President Trump’s latest budget proposal cuts spending with more abandon than purpose. The administration’s plan slashes expenditures not to tame deficits, recognize economic realities or enable investments. These are cuts for their own sake, ending programs and services as an end in itself.
Trump’s budget would shrink spending on the Environmental Protection Agency by 26%, the U.S. Agency for International Development by 22% and the Department of Housing and Urban Development by 15%. It would reduce health care subsidies under Medicaid and the Affordable Care Act by $1 trillion, food stamps by $181 billion and disability programs by $75 billion over the next decade.
While a deadly virus is threatening a global pandemic, the administration proposes a 16% cut to the Centers for Disease Control and Prevention. With the Democratic presidential candidates debating how to stem $1.5 trillion in outstanding higher education debt, it would reduce subsidized college loans and eliminate debt forgiveness for teachers and others in public-service professions. As the Food and Drug Administration grapples with the spread of vaping, it would strip nicotine regulation from the agency entirely and turn it over to a new bureaucracy within the Department of Health and Human Services — which, by the way, faces a 9% cut.

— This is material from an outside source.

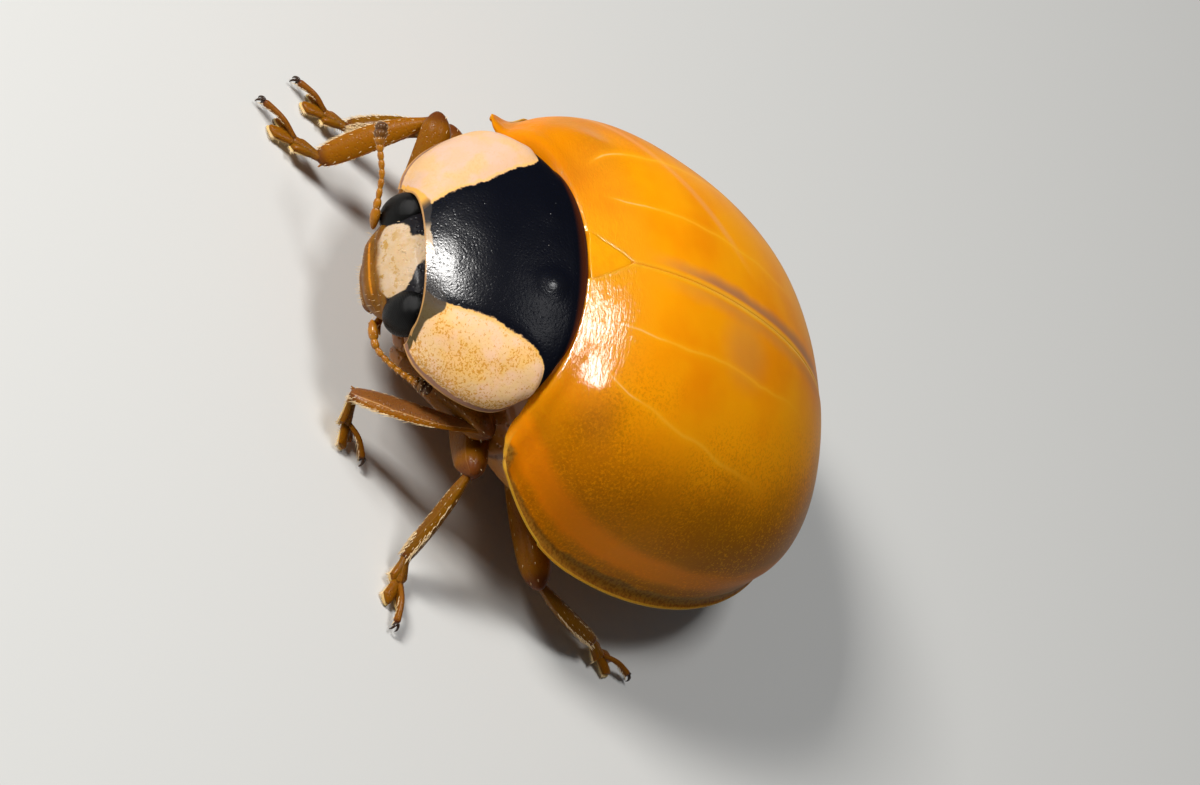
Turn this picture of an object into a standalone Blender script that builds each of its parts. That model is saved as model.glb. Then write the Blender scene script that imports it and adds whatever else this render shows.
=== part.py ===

Despite all these cuts, Trump intends to ask Congress for an additional $2 billion for his border wall as well as bump up military spending.
Remarkably, the White House prescribes all this slashing and burning without managing to improve the fiscal condition of the federal government. The budget deficit is poised to cross the trillion-dollar mark this year at a time when, as Fed Chairman Jerome Powell noted Tuesday, the government should be reducing the shortfall.
And yet Trump’s spending plan abandons the goal of closing the deficit within a decade, purporting to do so in 15 years only by forecasting levels of economic growth that the administration has never achieved.
Even with these rosy assumptions, the plan would more than double the Trump administration’s roughly $3 trillion contribution to the national debt by the end of 2024, much of it through tax cuts.
The reality is that no one — Trump, the Democratic-controlled House or the GOP-held Senate — has any interest in tackling a chronic budget gap that forces the government to borrow 22 cents of every dollar it spends.
Congress’ penchant for ignoring presidential budgets limits their practical impact. As such, the Trump administration’s spending proposal should be read as a statement of cruel and reckless intentions.